There were actually two bonfires to pass through and we were quickly on the other side. Once across, the mikoshi was promptly turned around, and the group bobbed and chanted in place for a moment. We were going back through again! Some more wood shavings were thrown on the fire, the flames grew higher again, and we ran back through, going the other direction. Back at our starting point, the mikoshi was again turned around and aimed at the fire. In no time we were running through the fire again.
I think we made five passes through the fire before we were finished. And after us, the next mikoshi team immediately mad their run. I don’t even know how many different groups ran through the flames.
Making it to the other side unscathed, I thought that my position on the side of mikoshi—instead of underneath it—made for a half-assed fire walking attempt. Sure, it was damn hot for me, but not nearly as hot as it must have been for the guys doing the carrying, especially the men in the middle positions. The level of danger was much less too. I had heard that last year a woman had tripped and fallen into the fire, but if I had fallen, I would have been safely clear of any burning hazard.

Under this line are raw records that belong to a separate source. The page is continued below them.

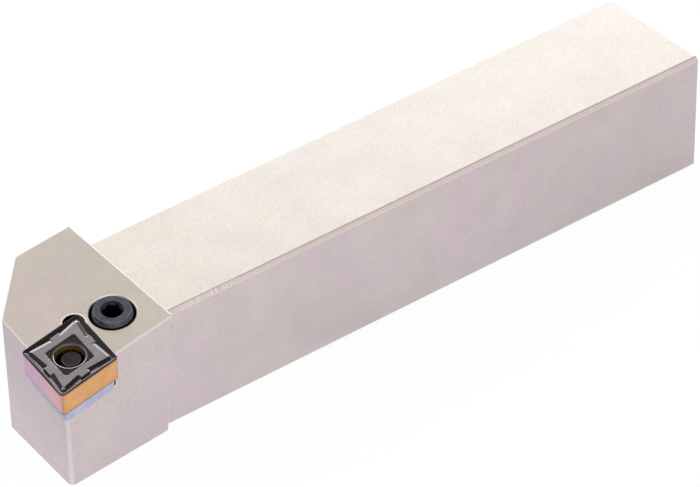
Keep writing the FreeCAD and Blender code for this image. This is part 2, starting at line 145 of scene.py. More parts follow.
def node(tree, kind, **values):
    """Adds a shader node; a value that is a socket is linked, and any other is set.

    A key names an input, or counts it, as in0 does. The node's own settings come first.
    """
    made = tree.nodes.new(kind)
    for name, value in values.items():
        if name in ("operation", "noise_dimensions"):
            setattr(made, name, value)
            continue
        counted = name.startswith("in") and name[2:].isdigit()
        socket = made.inputs[int(name[2:]) if counted else name.replace("_", " ")]
        if isinstance(value, bpy.types.NodeSocket):
            tree.links.new(value, socket)
        else:
            socket.default_value = value
    return made


def new_material(name):
    material = bpy.data.materials.new(name)
    material.use_nodes = True
    tree = material.node_tree
    return material, tree, tree.nodes["Principled BSDF"]


def position(tree):
    return tree.nodes.new("ShaderNodeTexCoord").outputs["Object"]


def face_normal(tree):
    return tree.nodes.new("ShaderNodeNewGeometry").outputs["True Normal"]


def attribute(tree, name):
    made = tree.nodes.new("ShaderNodeAttribute")
    made.attribute_name = name
    return made.outputs["Fac"]


def split(tree, vector):
    return node(tree, "ShaderNodeSeparateXYZ", Vector=vector).outputs


def noise(tree, size, detail=2.0, stretch=None):
    """Noise whose features are about size millimetres across, from 0 to 1."""
    place = position(tree)
    if stretch:
        place = node(tree, "ShaderNodeMapping", Vector=place, Scale=stretch).outputs["Vector"]
    scale = 1 / (size * MM)
    made = node(tree, "ShaderNodeTexNoise", Vector=place, Scale=scale, Detail=detail, Roughness=0.6)
    return made.outputs["Fac"]


def ramp(tree, factor, low, high, clamp=True):
    """Maps 0..1 to low..high."""
    made = node(tree, "ShaderNodeMapRange", Value=factor, To_Min=low, To_Max=high)
    made.clamp = clamp
    return made.outputs["Result"]


def window(tree, factor, start, end):
    """0 up to start, 1 from end on; start may be the larger of the two."""
    made = node(tree, "ShaderNodeMapRange", Value=factor, From_Min=start, From_Max=end)
    return made.outputs["Result"]


def math_node(tree, operation, a, b):
    return node(tree, "ShaderNodeMath", operation=operation, in0=a, in1=b).outputs[0]


def product(tree, first, *others):
    for other in others:
        first = math_node(tree, "MULTIPLY", first, other)
    return first


def largest(tree, first, *others):
    for other in others:
        first = math_node(tree, "MAXIMUM", first, other)
    return first


def dot(tree, a, b):
    made = node(tree, "ShaderNodeVectorMath", operation="DOT_PRODUCT", in0=a, in1=b)
    return made.outputs["Value"]


def mix_colour(tree, factor, a, b, blend="MIX"):
    """Mixes two colours, each a tuple or a socket."""
    made = tree.nodes.new("ShaderNodeMix")
    made.data_type = "RGBA"
    made.blend_type = blend
    for index, value in ((0, factor), (6, a), (7, b)):
        if isinstance(value, bpy.types.NodeSocket):
            tree.links.new(value, made.inputs[index])
        else:
            made.inputs[index].default_value = value if index == 0 else (*value, 1.0)
    return made.outputs[2]


def multiply(tree, a, b):
    """Product of two colours."""
    return mix_colour(tree, 1.0, a, b, "MULTIPLY")


def patches(tree, texture, a, b, start=0.3, end=0.7):
    """Colour a where a noise is low and b where it is high, with soft borders."""
    return mix_colour(tree, window(tree, texture, start, end), a, b)


def grey(value):
    return value, value, value


def bevelled(tree, radius):
    """Normal with its edges rounded to a radius in millimetres."""
    made = node(tree, "ShaderNodeBevel", Radius=radius * MM)
    made.samples = BEVEL_SAMPLES
    return made.outputs[0]


def turned_edge(tree, corner, start):
    """1 where a bevelled normal leaves its face's own; start is the cosine where that begins."""
    return window(tree, dot(tree, corner, face_normal(tree)), start, 0.95)


def set_roughness(tree, shader, base, texture, spread):
    """Roughness of a base value, with a fine texture that changes it by the spread."""
    fine = ramp(tree, texture, -spread, spread, False)
    tree.links.new(math_node(tree, "ADD", base, fine), shader.inputs["Roughness"])


def bump(tree, shader, height, depth, normal=None):
    """Bump of a depth in millimetres, over a bevelled normal where one is given."""
    made = node(tree, "ShaderNodeBump", Height=height, Distance=depth * MM, Strength=1.0)
    if normal is not None:
        tree.links.new(normal, made.inputs["Normal"])
    tree.links.new(made.outputs["Normal"], shader.inputs["Normal"])


# Bores

def seat_point(x, y):
    """A point in metres from its place on the plane of the insert's top."""
    return SEAT @ Vector((x, y, 0.0)) * MM


def bore_place(tree, x, y):
    """Distance from a bore's axis, and height above the insert's top, in metres."""
    offset = node(
        tree, "ShaderNodeVectorMath", operation="SUBTRACT", in0=position(tree), in1=seat_point(x, y)
    ).outputs[0]
    height = dot(tree, offset, SEAT.to_3x3() @ Vector((0, 0, 1)))
    across = math_node(tree, "SUBTRACT", dot(tree, offset, offset), product(tree, height, height))
    return math_node(tree, "SQRT", across, 0.0), height


def painted_bore_shade_mask(tree, bore):
    """1 on a bore's wall, where painted shade blackens it."""
    x, y, radius, depth, _ = bore
    distance, height = bore_place(tree, x, y)
    near = window(tree, distance, (radius + 0.12) * MM, (radius + 0.02) * MM)
    return product(tree, near, window(tree, height, -depth * MM, -(depth + 0.3) * MM))


def painted_rim_highlight_mask(tree, bore):
    """1 on a bore's rim, where a painted highlight brightens it."""
    x, y, radius, depth, rim = bore
    distance, height = bore_place(tree, x, y)
    near = window(tree, distance, (radius + rim + 0.04) * MM, (radius + rim) * MM)
    return product(tree, near, window(tree, height, -(depth + 0.05) * MM, -depth * MM))


# Materials

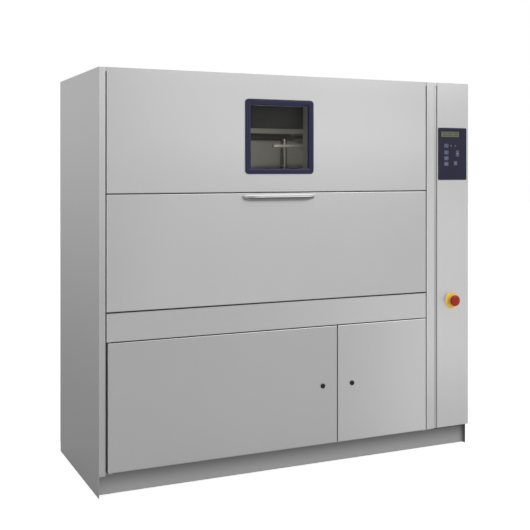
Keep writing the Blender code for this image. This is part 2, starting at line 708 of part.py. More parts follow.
def window():
    """Window: a rubber profile that grips the panel's edge, and the pane in its inner groove."""
    lip = 0.007
    tail = WINDOW_TAIL
    groove_depth = 0.008
    corner = 0.018
    rear_band = 0.004
    front = FRONT_Y - lip
    pane_front = FRONT_Y + SHEET / 2 - GLASS_THICKNESS / 2
    pane_back = pane_front + GLASS_THICKNESS
    rubber = upright_block(window_box(0), front, FRONT_Y - FIT)
    round_upright_corners(rubber, corner)
    web = upright_block(window_box(WINDOW_GRIP + FIT), FRONT_Y - lip / 2, FRONT_Y + SHEET + tail / 2)
    back = upright_block(window_box(rear_band), FRONT_Y + SHEET + FIT, FRONT_Y + SHEET + FIT + tail)
    join(rubber, web, back)
    sight = upright_block(window_box(WINDOW_BAND), front - OVERRUN, FRONT_Y + SHEET + tail + OVERRUN)
    groove = upright_block(window_box(WINDOW_BAND - groove_depth), pane_front, pane_back)
    named(cut(rubber, sight, groove), "window_gasket", "navy_rubber")
    pane = upright_block(window_box(WINDOW_BAND - groove_depth + FIT), pane_front + FIT, pane_back - FIT)
    named(pane, "window_glass", "clear_glass")


def round_upright_corners(piece, radius, segments=3):
    """Rounds the four corners that a front view of a block shows."""
    mesh = bmesh.new()
    mesh.from_mesh(piece.data)
    edges = [edge for edge in mesh.edges
             if abs((edge.verts[1].co - edge.verts[0].co).normalized().y) > UPRIGHT_COSINE]
    bmesh.ops.bevel(mesh, geom=edges, offset=radius, segments=segments, profile=0.5,
                    affect="EDGES", material=-1)
    mesh.to_mesh(piece.data)
    mesh.free()
    return piece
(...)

My fellow teachers and I returned to the shrine house and changed back into our street clothes. We talked about how hot the inferno had been, and happily laughed about our fortunate survival. I felt a little insecure, now sure that my experience was like the Diet Coke version of theirs. Yusuke told me that his eyebrow and sideburns had been singed slightly and his face shown an expression of shocked amusement. He noticed I was wearing my usual Adidas sneakers and asked if I had other shoes at home. I told him that this was my only pair at the moment and he smiled. “You’ll probably need to buy new shoes,” he said.
After the fire walking festivities, the festival was done for the night, and we returned the Tomosukai dashi to its garage. Makoto-san and some of the younger guys were still down for more fun, so we went out for more food and drinks at Yamatomi. We didn’t over do it, since there was still another full day of the festival to go. I was home and sleeping around midnight.